Sorry for the length, but my friends and I found this too good to resist looking into. I think it's a good start. Throw some examples in there. I've tried on two of my friends and both were pretty accurate (although we had to use 2.5 as a multiplier on one).

I'm speechless. Totally fucking speechless. I've spent all day with my a pen, pad, and calculator working this out for every ex-girlfriend whose number of lovers I knew and it's fool-proof. Every time it's come out right or very close to right. I sent this around to my friends and they did the same thing. We were all astounded at its accuracy. The responses I got from my buddies ranged from "Holy shit!" to "This is brilliant!"

I don't even know what else there is to say, aside from try it out yourselves and you'll be surprised. Those that wrote in offering me ideas mentioned that one factor I left out was a woman's morality or self-esteem.

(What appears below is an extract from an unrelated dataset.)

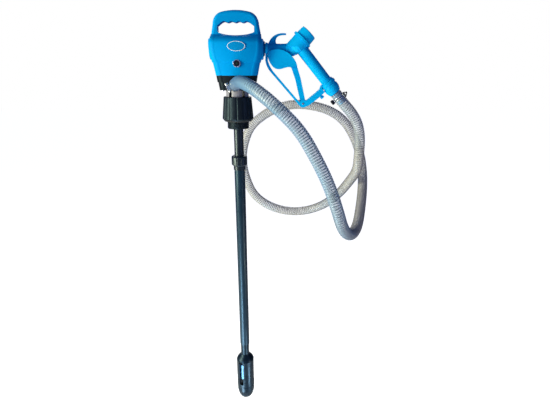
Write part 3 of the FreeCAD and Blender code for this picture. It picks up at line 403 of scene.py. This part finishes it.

Andy took that into consideration as his "sexual multiplier" and made it work mathematically. I especially like that he considered taking into account the girl's friends, which, as any guy can tell you, can play a major event in the course of the evening, but really, this formula is more than enough as is.

Andy, if you don't patent this immediately, you are a moron. I'm on the phone with my attorney right now trying to claim it as my own, so you'd better get on it.

And to clarify, the purpose of yesterday's post (and today's post) was not to come down on (no pun intended), judge, or hate on any women who read this site (all six of you) who may or may not be a whore or a virgin or fat or skinny or attractive or ugly or whatever. For those of you who took offense, Christ - get over it. If you care what I think (someone's whose failures in life, love, career, and crotch are documented daily with plenty of curse words), then something is seriously wrong with you. And this is closest I've come to offering an apology in about eight years, so enjoy it.

And now I promise that I'll now move away from the sexual topics (for at least three days).